EU recommended “defensive” measures for blacklist jurisdictions. The EU has recommended that EU Member States adopt at least one of the following “defensive” measures from 1 January 2021: (i) denying a deduction for costs and payments from entities in EU Member States to entities or persons in a blacklisted jurisdiction (ii) applying controlled foreign companies rules to companies in a blacklisted jurisdiction (iii) applying higher withholding taxes to payments treated as received in a blacklisted jurisdiction and (iv) limiting the benefits of a participation exemption for payment from subsidiaries in a blacklisted jurisdiction. In practice, EU Member states already apply some or all of these measures with regard to zero-tax jurisdiction outside the tax-treaty network.

What should fund sponsors do as a result of the Cayman islands being added to the blacklist? In the immediate term, sponsors of existing funds should review their side letters in case they contain undertakings relating to entities in blacklisted jurisdictions, which will need to be considered on a case-by-case basis. Given that the blacklisting of the Cayman Islands is not expected to extend beyond 2020, changes to existing structures are unlikely to be necessary at the moment.

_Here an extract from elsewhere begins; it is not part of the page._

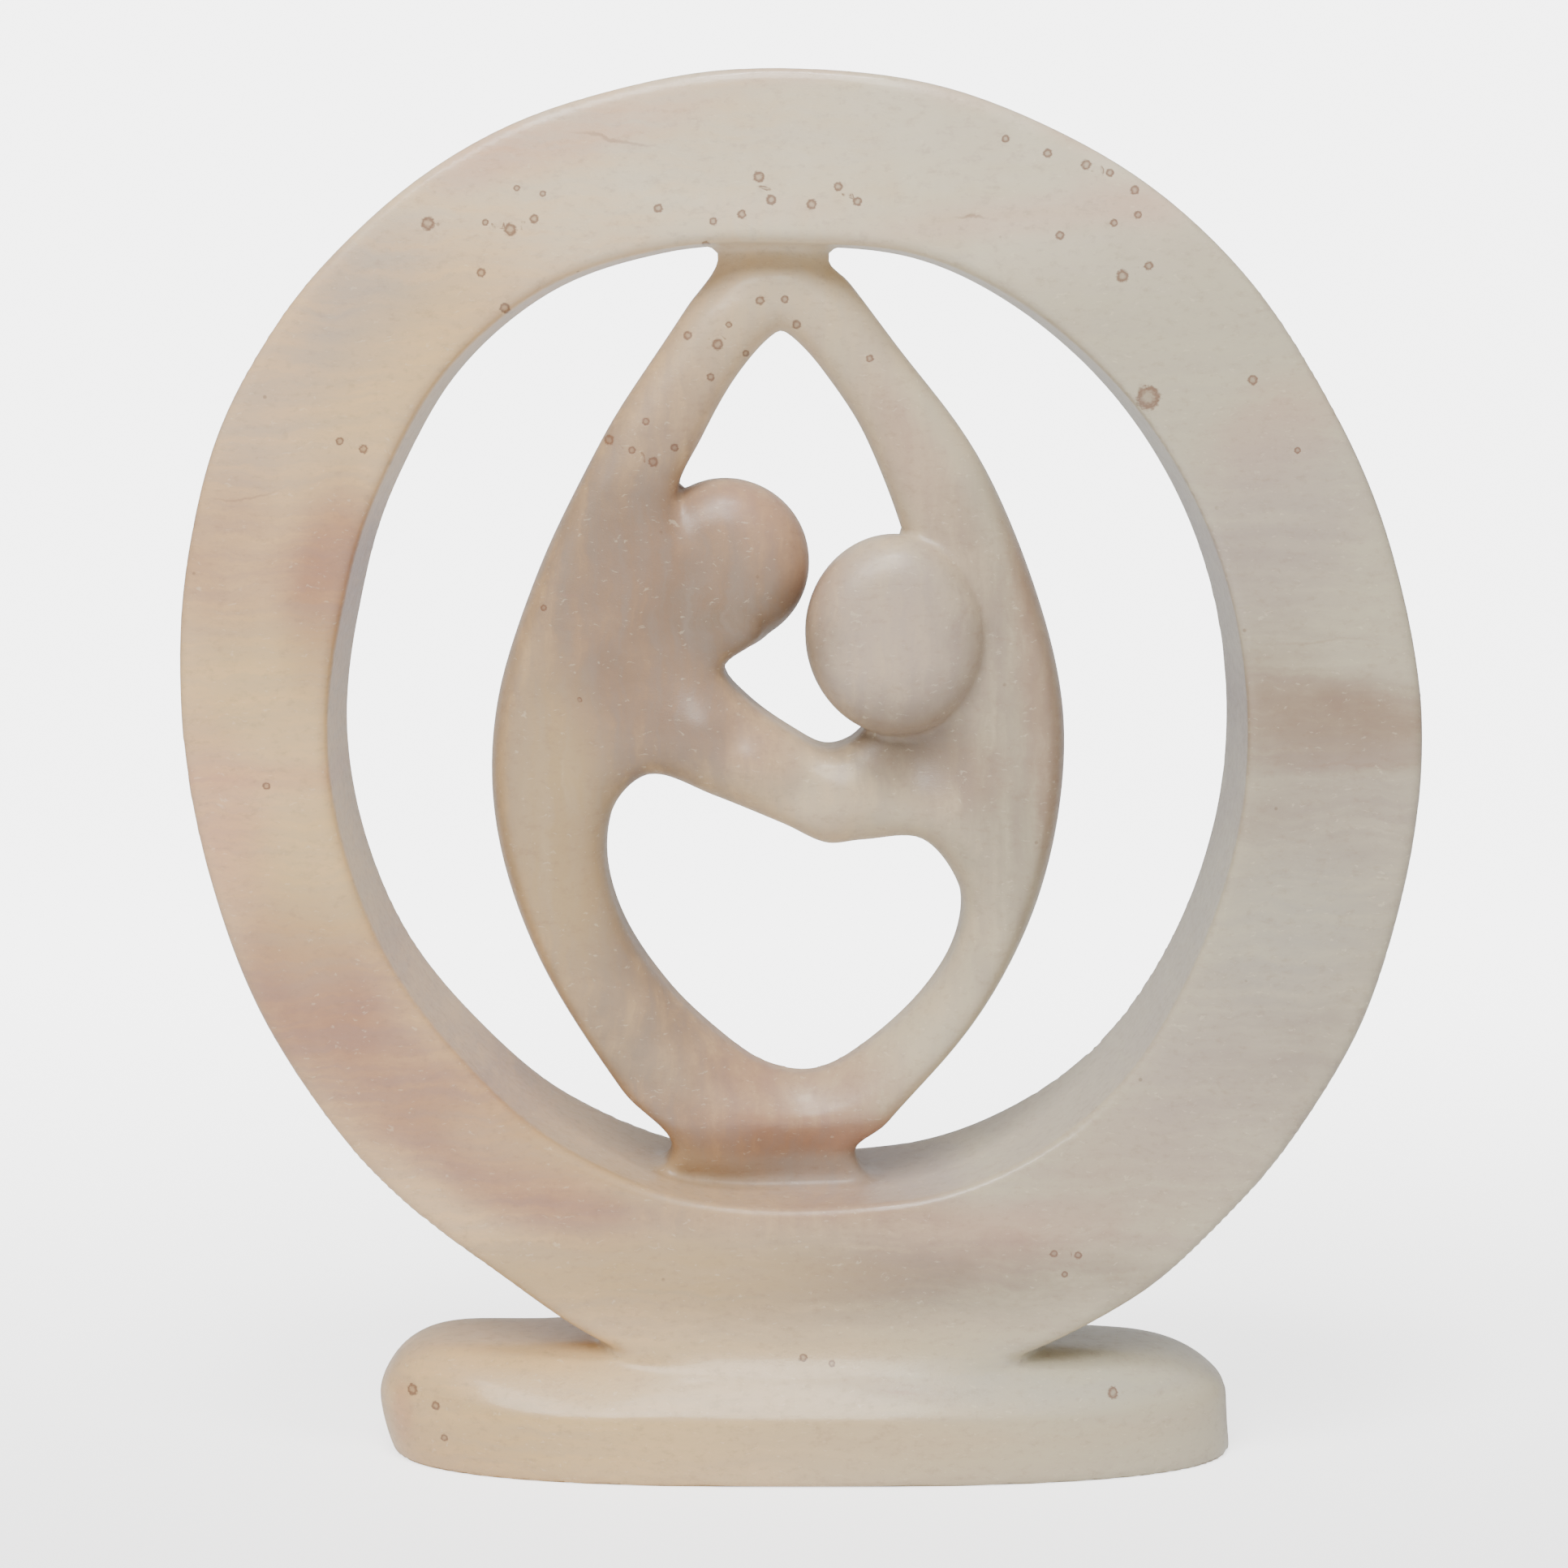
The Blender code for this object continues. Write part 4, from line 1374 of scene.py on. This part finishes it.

Sponsors seeking to raise capital from European institutional investors may wish to give greater consideration to an alternative fund vehicle (e.g., a Luxembourg, U.K. or Channel Islands partnership), although this will need to be balanced against considerations of the substance required to establish a fund vehicle in that jurisdiction. In addition, recent proposals to change the U.S. tax controlled foreign corporation (CFC) rules that look through U.S. partnerships allow greater flexibility for sponsors to consider using U.S. partnerships as fund vehicles for international investing. However, because the proposed changes stop short of looking through U.S. partnerships for all purposes of the CFC regime, U.S. sponsors will likely continue to prefer non-U.S. vehicles for their international investment platforms.